» **Provided material**
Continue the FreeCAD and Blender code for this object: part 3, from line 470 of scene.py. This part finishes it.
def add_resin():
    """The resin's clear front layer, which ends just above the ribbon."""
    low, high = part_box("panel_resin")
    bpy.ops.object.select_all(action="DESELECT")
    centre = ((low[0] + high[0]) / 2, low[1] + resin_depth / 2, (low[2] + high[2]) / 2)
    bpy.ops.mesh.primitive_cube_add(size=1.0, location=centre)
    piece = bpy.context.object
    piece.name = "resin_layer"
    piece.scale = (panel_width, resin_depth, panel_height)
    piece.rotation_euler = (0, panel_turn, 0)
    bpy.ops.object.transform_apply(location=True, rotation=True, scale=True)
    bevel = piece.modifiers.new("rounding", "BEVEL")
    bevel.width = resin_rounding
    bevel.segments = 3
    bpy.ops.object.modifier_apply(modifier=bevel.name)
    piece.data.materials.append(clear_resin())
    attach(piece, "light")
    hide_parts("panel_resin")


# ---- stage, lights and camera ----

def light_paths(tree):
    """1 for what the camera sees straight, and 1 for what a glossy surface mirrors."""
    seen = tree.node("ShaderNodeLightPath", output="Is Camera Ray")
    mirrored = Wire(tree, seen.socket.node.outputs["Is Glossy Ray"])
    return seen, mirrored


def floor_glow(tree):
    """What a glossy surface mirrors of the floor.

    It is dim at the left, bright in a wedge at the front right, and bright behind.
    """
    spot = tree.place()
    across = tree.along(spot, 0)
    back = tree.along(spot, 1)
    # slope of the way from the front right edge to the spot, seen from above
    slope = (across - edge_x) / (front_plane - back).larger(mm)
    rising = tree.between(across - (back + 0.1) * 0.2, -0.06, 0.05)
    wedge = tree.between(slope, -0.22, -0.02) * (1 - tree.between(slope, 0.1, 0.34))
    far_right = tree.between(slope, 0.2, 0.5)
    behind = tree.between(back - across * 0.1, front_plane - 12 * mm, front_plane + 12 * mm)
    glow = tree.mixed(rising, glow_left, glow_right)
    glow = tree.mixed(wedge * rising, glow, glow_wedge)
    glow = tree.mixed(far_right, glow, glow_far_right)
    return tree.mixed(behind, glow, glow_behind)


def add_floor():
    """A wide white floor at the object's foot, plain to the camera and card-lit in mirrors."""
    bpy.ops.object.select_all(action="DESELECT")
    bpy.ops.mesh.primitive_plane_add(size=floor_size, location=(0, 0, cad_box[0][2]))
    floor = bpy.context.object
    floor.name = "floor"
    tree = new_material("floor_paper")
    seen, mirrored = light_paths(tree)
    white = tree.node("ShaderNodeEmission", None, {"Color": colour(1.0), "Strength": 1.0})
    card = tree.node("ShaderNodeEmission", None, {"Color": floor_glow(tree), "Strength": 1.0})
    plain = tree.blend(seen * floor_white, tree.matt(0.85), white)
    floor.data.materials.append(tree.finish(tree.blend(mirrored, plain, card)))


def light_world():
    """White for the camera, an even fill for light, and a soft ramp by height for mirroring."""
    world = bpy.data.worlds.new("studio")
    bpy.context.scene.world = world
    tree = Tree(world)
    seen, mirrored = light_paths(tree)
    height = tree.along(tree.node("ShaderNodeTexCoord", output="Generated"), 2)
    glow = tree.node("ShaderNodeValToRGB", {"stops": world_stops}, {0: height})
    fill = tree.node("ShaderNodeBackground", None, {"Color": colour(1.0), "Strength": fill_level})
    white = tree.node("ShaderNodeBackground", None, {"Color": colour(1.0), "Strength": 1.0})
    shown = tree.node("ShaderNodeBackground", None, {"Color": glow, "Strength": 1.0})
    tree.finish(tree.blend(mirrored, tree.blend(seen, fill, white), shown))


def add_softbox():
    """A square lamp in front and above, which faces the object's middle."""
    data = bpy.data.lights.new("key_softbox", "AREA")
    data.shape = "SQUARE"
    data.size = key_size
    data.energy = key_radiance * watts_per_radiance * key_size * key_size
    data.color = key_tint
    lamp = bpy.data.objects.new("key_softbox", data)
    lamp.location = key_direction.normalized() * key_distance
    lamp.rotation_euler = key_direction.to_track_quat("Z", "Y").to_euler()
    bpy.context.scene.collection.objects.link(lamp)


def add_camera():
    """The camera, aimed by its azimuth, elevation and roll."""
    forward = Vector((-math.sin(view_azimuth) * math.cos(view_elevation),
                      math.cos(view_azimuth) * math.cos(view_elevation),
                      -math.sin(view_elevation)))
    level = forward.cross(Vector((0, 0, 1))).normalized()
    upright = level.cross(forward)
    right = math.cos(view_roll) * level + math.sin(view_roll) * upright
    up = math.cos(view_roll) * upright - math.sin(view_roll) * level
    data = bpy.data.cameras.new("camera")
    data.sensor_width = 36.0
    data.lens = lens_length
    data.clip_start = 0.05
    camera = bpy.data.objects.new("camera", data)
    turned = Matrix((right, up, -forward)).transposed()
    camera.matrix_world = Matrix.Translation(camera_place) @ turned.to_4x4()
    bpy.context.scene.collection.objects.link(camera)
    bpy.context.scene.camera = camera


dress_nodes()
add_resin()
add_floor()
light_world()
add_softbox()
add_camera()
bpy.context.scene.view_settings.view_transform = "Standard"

» **Goal**
From the first line to the last, please quote the material above exactly.

» **Problem solution**
Continue the FreeCAD and Blender code for this object: part 3, from line 470 of scene.py. This part finishes it.
def add_resin():
    """The resin's clear front layer, which ends just above the ribbon."""
    low, high = part_box("panel_resin")
    bpy.ops.object.select_all(action="DESELECT")
    centre = ((low[0] + high[0]) / 2, low[1] + resin_depth / 2, (low[2] + high[2]) / 2)
    bpy.ops.mesh.primitive_cube_add(size=1.0, location=centre)
    piece = bpy.context.object
    piece.name = "resin_layer"
    piece.scale = (panel_width, resin_depth, panel_height)
    piece.rotation_euler = (0, panel_turn, 0)
    bpy.ops.object.transform_apply(location=True, rotation=True, scale=True)
    bevel = piece.modifiers.new("rounding", "BEVEL")
    bevel.width = resin_rounding
    bevel.segments = 3
    bpy.ops.object.modifier_apply(modifier=bevel.name)
    piece.data.materials.append(clear_resin())
    attach(piece, "light")
    hide_parts("panel_resin")


# ---- stage, lights and camera ----

def light_paths(tree):
    """1 for what the camera sees straight, and 1 for what a glossy surface mirrors."""
    seen = tree.node("ShaderNodeLightPath", output="Is Camera Ray")
    mirrored = Wire(tree, seen.socket.node.outputs["Is Glossy Ray"])
    return seen, mirrored


def floor_glow(tree):
    """What a glossy surface mirrors of the floor.

    It is dim at the left, bright in a wedge at the front right, and bright behind.
    """
    spot = tree.place()
    across = tree.along(spot, 0)
    back = tree.along(spot, 1)
    # slope of the way from the front right edge to the spot, seen from above
    slope = (across - edge_x) / (front_plane - back).larger(mm)
    rising = tree.between(across - (back + 0.1) * 0.2, -0.06, 0.05)
    wedge = tree.between(slope, -0.22, -0.02) * (1 - tree.between(slope, 0.1, 0.34))
    far_right = tree.between(slope, 0.2, 0.5)
    behind = tree.between(back - across * 0.1, front_plane - 12 * mm, front_plane + 12 * mm)
    glow = tree.mixed(rising, glow_left, glow_right)
    glow = tree.mixed(wedge * rising, glow, glow_wedge)
    glow = tree.mixed(far_right, glow, glow_far_right)
    return tree.mixed(behind, glow, glow_behind)


def add_floor():
    """A wide white floor at the object's foot, plain to the camera and card-lit in mirrors."""
    bpy.ops.object.select_all(action="DESELECT")
    bpy.ops.mesh.primitive_plane_add(size=floor_size, location=(0, 0, cad_box[0][2]))
    floor = bpy.context.object
    floor.name = "floor"
    tree = new_material("floor_paper")
    seen, mirrored = light_paths(tree)
    white = tree.node("ShaderNodeEmission", None, {"Color": colour(1.0), "Strength": 1.0})
    card = tree.node("ShaderNodeEmission", None, {"Color": floor_glow(tree), "Strength": 1.0})
    plain = tree.blend(seen * floor_white, tree.matt(0.85), white)
    floor.data.materials.append(tree.finish(tree.blend(mirrored, plain, card)))


def light_world():
    """White for the camera, an even fill for light, and a soft ramp by height for mirroring."""
    world = bpy.data.worlds.new("studio")
    bpy.context.scene.world = world
    tree = Tree(world)
    seen, mirrored = light_paths(tree)
    height = tree.along(tree.node("ShaderNodeTexCoord", output="Generated"), 2)
    glow = tree.node("ShaderNodeValToRGB", {"stops": world_stops}, {0: height})
    fill = tree.node("ShaderNodeBackground", None, {"Color": colour(1.0), "Strength": fill_level})
    white = tree.node("ShaderNodeBackground", None, {"Color": colour(1.0), "Strength": 1.0})
    shown = tree.node("ShaderNodeBackground", None, {"Color": glow, "Strength": 1.0})
    tree.finish(tree.blend(mirrored, tree.blend(seen, fill, white), shown))


def add_softbox():
    """A square lamp in front and above, which faces the object's middle."""
    data = bpy.data.lights.new("key_softbox", "AREA")
    data.shape = "SQUARE"
    data.size = key_size
    data.energy = key_radiance * watts_per_radiance * key_size * key_size
    data.color = key_tint
    lamp = bpy.data.objects.new("key_softbox", data)
    lamp.location = key_direction.normalized() * key_distance
    lamp.rotation_euler = key_direction.to_track_quat("Z", "Y").to_euler()
    bpy.context.scene.collection.objects.link(lamp)


def add_camera():
    """The camera, aimed by its azimuth, elevation and roll."""
    forward = Vector((-math.sin(view_azimuth) * math.cos(view_elevation),
                      math.cos(view_azimuth) * math.cos(view_elevation),
                      -math.sin(view_elevation)))
    level = forward.cross(Vector((0, 0, 1))).normalized()
    upright = level.cross(forward)
    right = math.cos(view_roll) * level + math.sin(view_roll) * upright
    up = math.cos(view_roll) * upright - math.sin(view_roll) * level
    data = bpy.data.cameras.new("camera")
    data.sensor_width = 36.0
    data.lens = lens_length
    data.clip_start = 0.05
    camera = bpy.data.objects.new("camera", data)
    turned = Matrix((right, up, -forward)).transposed()
    camera.matrix_world = Matrix.Translation(camera_place) @ turned.to_4x4()
    bpy.context.scene.collection.objects.link(camera)
    bpy.context.scene.camera = camera


dress_nodes()
add_resin()
add_floor()
light_world()
add_softbox()
add_camera()
bpy.context.scene.view_settings.view_transform = "Standard"